Some of the classes reacted in total silence. Some had nervous laughing afterwards, which their teacher asked them about, and we talked through that.
I told them I cleaned up the words, because we didn’t sing about mowing down the little “dirtbags”. One boy asked what I changed it from, and I said the F word, and he asked “fuckers?” And I said yes.
The teacher jumped in to correct him for using that word in the classroom, saying it was inappropriate, nobody asked him to guess the word, and so on. So I talked about what we shield our kids from, and the contrast between that and what we do to other people’s kids. At one point the teacher asked me if two wrongs make a right, and I wasn’t going to argue with her in front of her kids, but I’m hoping the kids understood that saying a curse word is not comparable to committing crimes against humanity, we are talking about two entirely different scales, and saying “fuckers” in that context in the way he did, which was just innocently asking if that was what the lyrics were, was not something they needed to be protected from.

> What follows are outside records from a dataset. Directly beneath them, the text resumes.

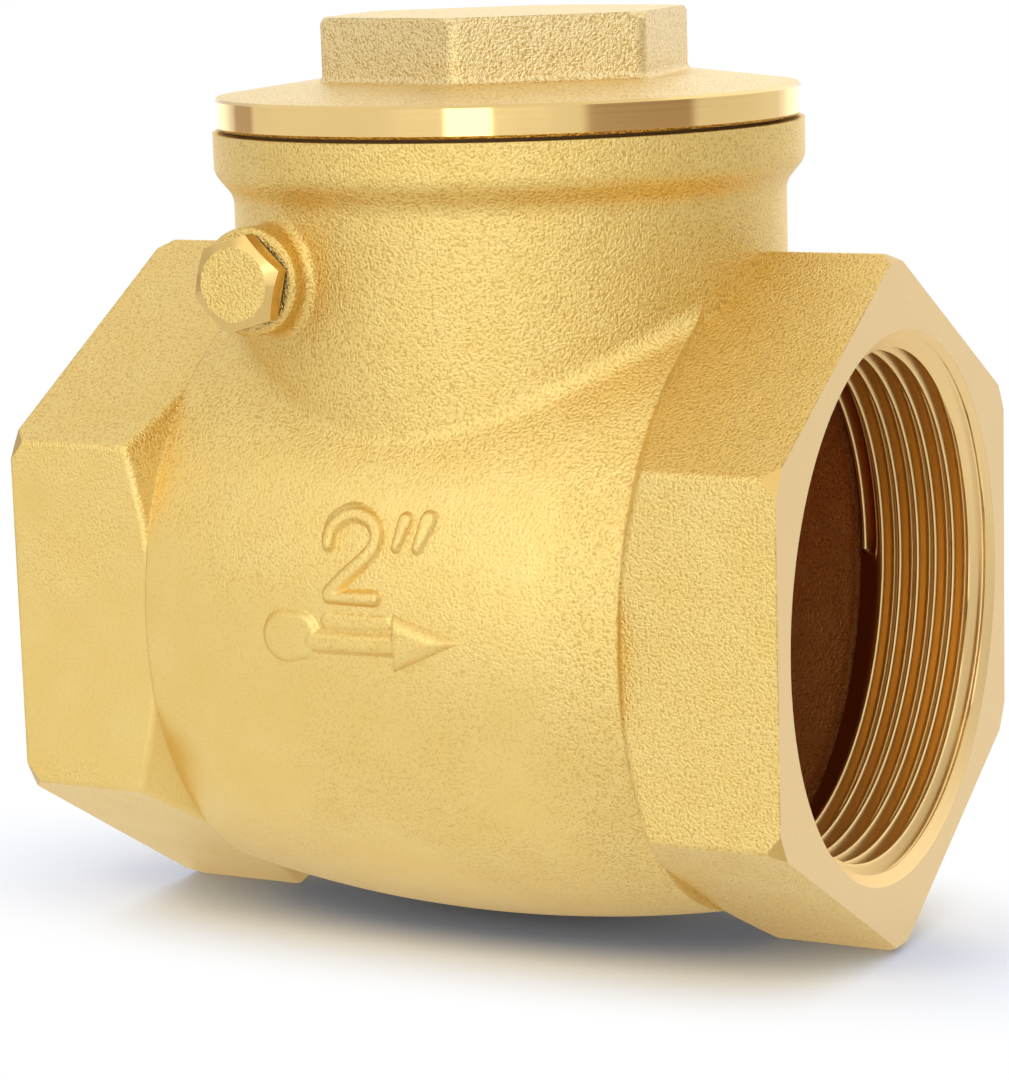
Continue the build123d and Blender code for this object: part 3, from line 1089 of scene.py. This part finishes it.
@dataclass(frozen=True)
class SoftBox:
    """One far soft box of the studio, or with a strength below 0 a black flag.

    Its angles are in degrees. Azimuth 0 is in front of the valve, and 90 at its outlet.
    """

    azimuth: float
    elevation: float
    half_width: float
    half_height: float
    strength: float
    softness: float = 0.35
    colour: str = "#FFFFFF"

    def axes(self) -> tuple[Vector, Vector, Vector]:
        """The box's own axes: out to it, along its width and up its height."""
        a, e = math.radians(self.azimuth), math.radians(self.elevation)
        out = Vector((math.sin(a) * math.cos(e), -math.cos(a) * math.cos(e), math.sin(e)))
        side = Vector((math.cos(a), math.sin(a), 0.0))
        return out, side, side.cross(-out)

    def glow(self, tree: Tree, sight: Socket) -> Socket:
        """Adds the box's light to a world.

        Args:
            tree: the world's node tree.
            sight: the direction looked in.

        Returns:
            The light that comes from that direction.
        """
        out, side, up = self.axes()
        ahead = self.along(tree, sight, out)
        front = maths(tree, "GREATER_THAN", ahead, 0.01)
        across = self.window(tree, self.along(tree, sight, side), ahead, self.half_width)
        upward = self.window(tree, self.along(tree, sight, up), ahead, self.half_height)
        lit = times(tree, times(tree, across, upward), front)
        colour = [c * self.strength for c in linear(self.colour)[:3]]
        inputs = {0: colour, "Scale": lit}
        return add(tree, "ShaderNodeVectorMath", {"operation": "SCALE"}, inputs).outputs["Vector"]

    def window(self, tree: Tree, offset: Socket, ahead: Socket, half: float) -> Socket:
        """One of the box's two openings, which lets light through about its middle.

        Args:
            tree: the world's node tree.
            offset: how far the direction goes along the opening.
            ahead: how far it goes out to the box.
            half: half of the opening, in degrees.

        Returns:
            A share that falls softly from 1 to 0 at the opening's edges.
        """
        far = maths(tree, "ABSOLUTE", maths(tree, "DIVIDE", offset, ahead))
        reach = math.tan(math.radians(half))
        start, end = reach * (1 - self.softness), reach * (1 + self.softness)
        return ramp(tree, far, start, end, 1.0, 0.0, smooth=True)

    def along(self, tree: Tree, sight: Socket, axis: Vector) -> Socket:
        """How far a direction goes along one of the box's axes."""
        inputs = {0: sight, 1: axis}
        kind = {"operation": "DOT_PRODUCT"}
        return add(tree, "ShaderNodeVectorMath", kind, inputs).outputs["Value"]


# Round the valve: large front lights, a bright strip within them, and fill behind. Black flags
# stand at both sides. The front lights are a little cool.
COOL_LIGHT = "#E4EEFF"
BOXES = (
    SoftBox(azimuth=13, elevation=14, half_width=32, half_height=16, strength=0.60,
            softness=0.25, colour=COOL_LIGHT),
    SoftBox(azimuth=24, elevation=18, half_width=30, half_height=3, strength=2.7,
            softness=0.2, colour=COOL_LIGHT),
    SoftBox(azimuth=22, elevation=46, half_width=44, half_height=18, strength=0.6, softness=0.3),
    SoftBox(azimuth=165, elevation=36, half_width=45, half_height=24, strength=0.36),
    SoftBox(azimuth=100, elevation=14, half_width=45, half_height=16, strength=-0.43,
            softness=0.25),
    SoftBox(azimuth=-105, elevation=14, half_width=30, half_height=16, strength=-0.2,
            softness=0.25),
    SoftBox(azimuth=90, elevation=-14, half_width=58, half_height=6, strength=-0.48, softness=0.1),
    SoftBox(azimuth=-90, elevation=-14, half_width=58, half_height=6, strength=-0.34,
            softness=0.1),
)
# Low and narrow, these are what the cap's bright edge shows as upright bars. The dark ones take
# away more blue than red, so that what they leave is warm.
WARM_FLAG = "#DDF6FF"
EDGE_BARS = (
    SoftBox(azimuth=12, elevation=-3.4, half_width=9, half_height=4, strength=1.8, softness=0.12),
    SoftBox(azimuth=80, elevation=-3.4, half_width=23, half_height=4, strength=-0.55,
            softness=0.15, colour=WARM_FLAG),
    SoftBox(azimuth=-98, elevation=-3.4, half_width=8, half_height=4, strength=-0.5,
            softness=0.3, colour=WARM_FLAG),
    SoftBox(azimuth=-155, elevation=-3.4, half_width=42, half_height=4, strength=0.55,
            softness=0.2),
)


@dataclass(frozen=True)
class LongLens:
    """The camera: on a long lens, to the right of the valve and a little above it."""

    place_mm: Triple = (232.52, -363.50, 77.44)
    right: Triple = (0.8900377, 0.45502745, -0.02798068)
    up: Triple = (-0.06016967, 0.17808848, 0.98217315)
    back: Triple = (0.45189878, -0.87248754, 0.18588431)
    sensor_mm: float = 36.0
    lens_mm: float = 120.0
    shift_x: float = -0.0159
    shift_y: float = 0.0404
    sees_from_m: float = 0.01
    sees_to_m: float = 20.0

    def place(self) -> None:
        """Puts the camera into the scene."""
        data = bpy.data.cameras.new("camera")
        data.sensor_width = self.sensor_mm
        data.lens = self.lens_mm
        data.shift_x = self.shift_x
        data.shift_y = self.shift_y
        data.clip_start, data.clip_end = self.sees_from_m, self.sees_to_m
        camera = bpy.data.objects.new("camera", data)
        bpy.context.scene.collection.objects.link(camera)
        turn = Matrix((self.right, self.up, self.back)).transposed().to_4x4()
        camera.matrix_world = Matrix.Translation(Vector(self.place_mm) * MM) @ turn
        bpy.context.scene.camera = camera


@dataclass
class Studio:
    """White studio: a camera on a long lens, a white table and soft boxes round it.

    The table's lengths are in millimetres, and its distances are taken from under the neck.
    """

    lens: LongLens = LongLens()
    boxes: tuple[SoftBox, ...] = BOXES + EDGE_BARS
    ambient: float = 1.0
    ground_z: float = -39.1
    table_radius: float = 420.0
    table_sides: int = 96
    table_colour: str = "#F0F5FF"
    table_roughness: float = 0.9
    shade_colour: str = "#8C9FCE"
    depth_stretch: float = 3.0
    shade_from: float = 25.0
    shade_by: float = 64.0
    white_from: float = 50.0
    white_by: float = 112.0
    mirrored_from: float = -10.0
    mirrored_by: float = 115.0

    def ground(self) -> None:
        """Lays a round white table that keeps the valve's shadow."""
        bm = bmesh.new()
        radius = self.table_radius * MM
        bmesh.ops.create_circle(bm, cap_ends=True, segments=self.table_sides, radius=radius)
        bmesh.ops.translate(bm, verts=bm.verts, vec=(NECK_X * MM, 0, self.ground_z * MM))
        mesh = bpy.data.meshes.new("ground")
        bm.to_mesh(mesh)
        bm.free()
        floor = bpy.data.objects.new("ground", mesh)
        bpy.context.scene.collection.objects.link(floor)
        mesh.materials.append(self.table_top())

    def from_valve(self, tree: Tree) -> Socket:
        """How far a place on the table is from the valve, counted more to front and back."""
        stretched = add(
            tree,
            "ShaderNodeVectorMath",
            {"operation": "MULTIPLY"},
            {0: place_on(tree), 1: (1.0, self.depth_stretch, 1.0)},
        )
        return add(
            tree,
            "ShaderNodeVectorMath",
            {"operation": "DISTANCE"},
            {0: stretched.outputs["Vector"], 1: Vector((NECK_X, 0, self.ground_z)) * MM},
        ).outputs["Value"]

    def table_top(self) -> bpy.types.Material:
        """Builds the table's material, which fades to plain white away from the valve.

        Returns:
            The material.
        """
        material, tree, shader = blank("White table, matt")
        shader.inputs["Roughness"].default_value = self.table_roughness
        shader.inputs["Specular IOR Level"].default_value = 0.0
        far = self.from_valve(tree)
        path = add(tree, "ShaderNodeLightPath").outputs
        shade = ramp(tree, far, self.shade_from * MM, self.shade_by * MM, 1.0, 0.0, smooth=True)
        shaded = times(tree, shade, path["Is Camera Ray"])
        colour = mix(tree, shaded, linear(self.table_colour), linear(self.shade_colour))
        tree.links.new(colour, shader.inputs["Base Color"])
        white = ramp(tree, far, self.white_from * MM, self.white_by * MM, smooth=True)
        mirrored = ramp(tree, far, self.mirrored_from * MM, self.mirrored_by * MM, smooth=True)
        seen = maths(
            tree,
            "MAXIMUM",
            times(tree, white, path["Is Camera Ray"]),
            times(tree, mirrored, path["Is Glossy Ray"]),
        )
        plain = add(tree, "ShaderNodeEmission", {}, {"Color": WHITE}).outputs["Emission"]
        inputs = {0: seen, 1: shader.outputs["BSDF"], 2: plain}
        both = add(tree, "ShaderNodeMixShader", {}, inputs).outputs["Shader"]
        tree.links.new(both, tree.nodes["Material Output"].inputs["Surface"])
        return material

    def world(self) -> None:
        """Lights the room: plain white where the camera looks past the valve, else soft boxes."""
        world = bpy.data.worlds.new("studio")
        bpy.context.scene.world = world
        world.use_nodes = True
        tree = world.node_tree
        tree.nodes.clear()
        sight = add(tree, "ShaderNodeTexCoord").outputs["Generated"]
        total = (self.ambient,) * 3
        for box in self.boxes:
            inputs = {0: total, 1: box.glow(tree, sight)}
            both = add(tree, "ShaderNodeVectorMath", {"operation": "ADD"}, inputs)
            total = both.outputs["Vector"]
        lit = add(tree, "ShaderNodeBackground", {}, {"Color": total}).outputs["Background"]
        plain = add(tree, "ShaderNodeBackground", {}, {"Color": WHITE}).outputs["Background"]
        path = add(tree, "ShaderNodeLightPath").outputs
        inputs = {0: path["Is Camera Ray"], 1: lit, 2: plain}
        seen = add(tree, "ShaderNodeMixShader", {}, inputs).outputs["Shader"]
        add(tree, "ShaderNodeOutputWorld", {}, {"Surface": seen})

    def build(self) -> None:
        """Sets up the camera, table, world and view."""
        self.lens.place()
        self.ground()
        self.world()
        bpy.context.scene.view_settings.view_transform = "Standard"
        log.info("studio ready")


def main() -> None:
    """Builds and dresses the valve, then the studio."""
    logging.basicConfig(level=logging.INFO, format="%(name)s: %(message)s")
    BodyCasting().build()
    for port in Port:
        PipeThread(port).build()
    CastMarks().build()
    Bonnet().dress()
    PinPlug().dress()
    DiscAssembly().dress()
    Studio().build()


if __name__ == "__main__":
    main()
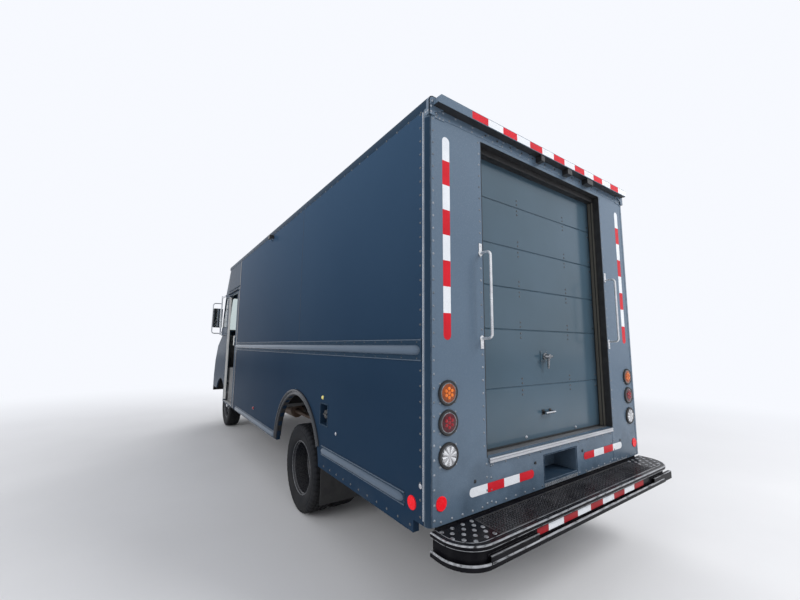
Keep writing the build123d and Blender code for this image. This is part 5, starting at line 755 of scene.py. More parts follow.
# Steel wheels
def hole_disc(shape, centre, x_faces, r_in, r_out, holes, circle, hole_radius):
    """A ring between two X planes with round hand holes; each sector runs from its hole to its border."""
    _, cy, cz = centre
    half = math.pi / holes
    corners = [math.atan2(r * math.sin(a), r * math.cos(a) - circle) for r in (r_in, r_out)
               for a in (half, -half)]
    angles = sorted({round(turn, 5) for turn in [2 * math.pi * k / 24 - math.pi
                                                 for k in range(24)] + corners})
    for hole in range(holes):
        aim = 2 * half * (hole + 0.5)
        ring = []
        edge = []
        for turn in angles:
            near, far = hole_radius, 2 * r_out
            for _ in range(22):
                middle = (near + far) / 2
                u = circle + middle * math.cos(turn)
                v = middle * math.sin(turn)
                inside = r_in < math.hypot(u, v) < r_out and abs(math.atan2(v, u)) < half
                near, far = (middle, far) if inside else (near, middle)
            for reach, loop in ((hole_radius, ring), (near, edge)):
                u = circle + reach * math.cos(turn)
                v = reach * math.sin(turn)
                loop.append((cy + u * math.cos(aim) - v * math.sin(aim),
                             cz + u * math.sin(aim) + v * math.cos(aim)))
        loops = [[(x_faces[face], y, z) for y, z in loop] for face,
                 loop in ((0, edge), (0, ring), (1, ring), (1, edge))]
        shape.loft(loops, caps=False)


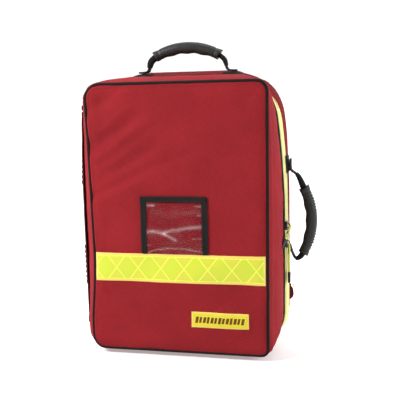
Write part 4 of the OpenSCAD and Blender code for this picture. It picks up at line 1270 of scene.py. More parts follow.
# ---------------------------------------------------------------- sliders and pulls
def build_sliders():
    for z, turn, node, body in ((222, -44, "zip_slider_upper", "upper_slider"), (190, 0, "zip_slider_lower", "lower_slider")):
        S = Shape()
        I = np.eye(3)
        one = lambda v: np.array([v], float)
        up = 1 if body == "upper_slider" else -1
        # two flanged plates and the bridge between them
        V, F = boxy((1.5, 12.2, 16), 0.62, 3)
        V[:, 1] *= 1 - 0.16 * np.clip(-V[:, 2] * up / 8, 0, 1)
        S.add(V + [181.2, 0, z], F)
        V2, F2 = boxy((1.1, 11.0, 14.5), 0.5, 2)
        S.add(V2 + [178.1, 0, z], F2)
        V3, F3 = boxy((3.4, 3.2, 5.2), 0.8, 2)
        S.add(V3 + [179.7, 0, z + up * 4.6], F3)
        for s in (-1, 1):
            V4, F4 = boxy((2.0, 1.1, 15.0), 0.45, 2)
            S.add(V4 + [180.2, s * 5.4, z], F4)
        # raised loop that carries the pull
        a = math.radians(turn)
        R = np.array([[1, 0, 0], [0, math.cos(a), -math.sin(a)], [0, math.sin(a), math.cos(a)]])
        k = np.linspace(0, pi, 15)
        arch = np.stack([2.0 + 2.1 * sin(k) ** 0.8, np.zeros(15), 4.1 * cos(k)], 1)
        arch = np.concatenate([[[0.2, 0, 4.3]], arch, [[0.2, 0, -4.3]]])
        arch = (arch @ R.T) + [181.6, 0, z]
        side = (np.array([0, 1.0, 0]) @ R.T)
        S.tube(arch, 0.95, 10, up=side)
        S.make(node + "_cast", M["metal"], body, [node], "slider_metal", sharp=45)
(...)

So I stood there and I talked, and at the end, I didn’t know, did I just make a fool of myself, or did any of it sink in. One hour there was a girl who said she wanted to join the air force, I noticed her with her head in her hands. I didn’t have my glasses on, I thought she was maybe just bored. The teacher said afterwards that she’d been crying.
The next day, the teacher said that they had a sort of debrief in their classes; she said that it had a big impact on them, but beyond that, they talked about how the day was a coming of age thing for them, that they maybe lost some of their childhood innocence during that hour. That’s an unsettling thing to hear, I don’t know if it’s good or if it’s bad. It feels like too much responsibility to put on me.
They didn’t know, though, about My Lai, they hadn’t heard any of the quotes from people who were involved in that, they’d never heard about Hugh Thompson. One student asked me, if Hugh Thompson had shot the US soldiers involved in My Lai, would that have been treason? They hadn’t thought about what happens if one soldier sees another one committing a crime; what happens then, what are the options?